"Dodge, duck, dip, dive and dodge." --Patches O'Houlihan
Words matter. After 100 days of mangled truth, it's vital to reclaim our languauge and remind ourselves that words have meaning. What we say makes a difference. Truth still matters.
Three fearless poets will grace our stage and raise their voices, focused on poems of resistance and speaking truth to power.
Mahsa Hosseini is a student of life. She is immensely curious and has a long-standing relationship with words and languages. She’s studied English literature, poetry, Persian and Arabic at UCLA and holds an MFA in creative writing in poetry from Sarah Lawrence College. She’s lived and studied in Iran and Morocco. A consummate traveler, she’s taken a bus from New York to Santa Ana (it was rough and 3 days long), as-well-as a bus from Tehran to Istanbul (not as rough and 2 days long). Her poetry examines relational dynamics, whether it be between words or people. She is constantly thinking about how these dynamics form and inform our reality.

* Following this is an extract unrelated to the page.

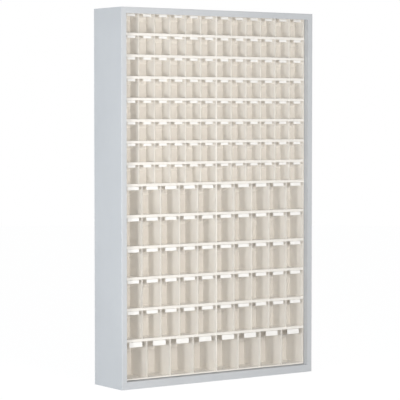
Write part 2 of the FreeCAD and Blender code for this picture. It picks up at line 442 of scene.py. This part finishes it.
def floor_material():
    """White where the camera, a reflection or a clear wall shows it, with a faint shadow kept."""
    material, tree, shader = new_material("floor")
    place = tree.nodes.new("ShaderNodeTexCoord").outputs["Object"]
    tone = noise(tree, place, scale=1.5, detail=3.0)
    colour = blend_colours(tree, tone, low=(0.86, 0.86, 0.86), high=(0.88, 0.88, 0.88))
    tree.links.new(colour, shader.inputs["Base Color"])
    shader.inputs["Roughness"].default_value = 0.9
    shader.inputs["Specular IOR Level"].default_value = 0.0
    glow = tree.nodes.new("ShaderNodeEmission")
    glow.inputs["Strength"].default_value = FLOOR_GLOW
    share = tree.nodes.new("ShaderNodeMath")
    share.operation = "MULTIPLY"
    share.inputs[1].default_value = FLOOR_GLOW_SHARE
    tree.links.new(any_ray(tree, SEEN_RAYS), share.inputs[0])
    part = share.outputs["Value"]
    mix_shaders(tree, part, shader.outputs["BSDF"], glow.outputs["Emission"], "Material Output")
    return material


bm = bmesh.new()
bmesh.ops.create_circle(bm, cap_ends=True, segments=FLOOR_SEGMENTS, radius=FLOOR_RADIUS)
mesh = bpy.data.meshes.new("floor")
bm.to_mesh(mesh)
bm.free()
mesh.materials.append(floor_material())
floor = bpy.data.objects.new("floor", mesh)
floor.location.z = -FLOOR_GAP
bpy.context.scene.collection.objects.link(floor)


def set_world(light, strength):
    """Even light from all round, seen as plain white."""
    world = bpy.data.worlds.new("studio")
    world.use_nodes = True
    bpy.context.scene.world = world
    tree = world.node_tree
    background = tree.nodes["Background"]
    background.inputs["Color"].default_value = (*light, 1.0)
    background.inputs["Strength"].default_value = strength
    white = tree.nodes.new("ShaderNodeBackground")
    white.inputs["Color"].default_value = (1.0, 1.0, 1.0, 1.0)
    white.inputs["Strength"].default_value = 1.0
    plain, seen = background.outputs["Background"], white.outputs["Background"]
    mix_shaders(tree, any_ray(tree, SEEN_RAYS), plain, seen, "World Output")


def add_lamp(name, place, size, power, colour):
    """A rectangular lamp that faces the middle of the object."""
    lamp = bpy.data.lights.new(name, "AREA")
    lamp.shape = "RECTANGLE"
    lamp.size, lamp.size_y = size
    lamp.energy = power
    lamp.color = colour
    holder = bpy.data.objects.new(name, lamp)
    holder.location = place
    aim = Vector(LAMP_TARGET) - Vector(place)
    holder.rotation_euler = aim.to_track_quat("-Z", "Y").to_euler()
    bpy.context.scene.collection.objects.link(holder)


set_world(light=(0.97, 1.0, 1.03), strength=0.45)
add_lamp(
    "front_light", place=(-1.0, -5.5, 1.6), size=(1.6, 1.4), power=127.0, colour=(1.0, 0.965, 0.92)
)
add_lamp(
    "key_light", place=(-3.9, -2.1, 0.8), size=(0.6, 0.9), power=58.0, colour=(0.98, 0.98, 0.97)
)
add_lamp(
    "left_light", place=(-5.6, -0.3, 0.8), size=(2.4, 2.4), power=58.0, colour=(0.86, 0.94, 1.0)
)

camera = bpy.data.cameras.new("camera")
camera.lens = CAMERA_LENS
camera.sensor_width = CAMERA_SENSOR
camera.clip_end = CAMERA_CLIP_END
holder = bpy.data.objects.new("camera", camera)
yaw = math.radians(CAMERA_YAW_DEGREES)
pitch = math.radians(CAMERA_PITCH_DEGREES)
forward = Vector(
    (math.sin(yaw) * math.cos(pitch), math.cos(yaw) * math.cos(pitch), -math.sin(pitch))
)
holder.location = CAMERA_PLACE
holder.rotation_euler = forward.to_track_quat("-Z", "Y").to_euler()
bpy.context.scene.collection.objects.link(holder)
bpy.context.scene.camera = holder
bpy.context.scene.view_settings.view_transform = "Standard"
# A ray meets two faces at every clear wall, on its way in and again on its way out
bpy.context.scene.cycles.transparent_max_bounces = TRANSPARENT_BOUNCES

Beth Marquez has been reading and writing poetry for over 20 years. She hosted the once infamous Java Gardens poetry reading in Huntington Beach and was published in The Ugly Mug, Valley of the Contemporary Poets, and Moon Tide Press anthologies. More recently, her poems were selected for the Damfino literary journal’s debut issue and the Like A Girl anthology from Lucid Moose Press. The latter included her poem Shedding which was recently nominated for a Pushcart Prize.
Keayva Mitchell is a twenty-four year old currently living in a shady part of Long Beach. Depending on what day you ask, she hails from Los Angeles, Florida, New York summers, or Hogwarts. Some of her favorite poets include Terrence Hayes, Cristin O’Keefe-Aptowicz, and Rachel McKibbens. Keayva has slowly and awkwardly imbedded herself in the Long Beach poetry/music/art scene and has no plans to leave it any time soon. Talk to her about music, astrophysics, reincarnation, or pie and she’ll be your best friend. Every poem she writes is a love poem (but don’t let her in on that secret. She’ll figure it out one day).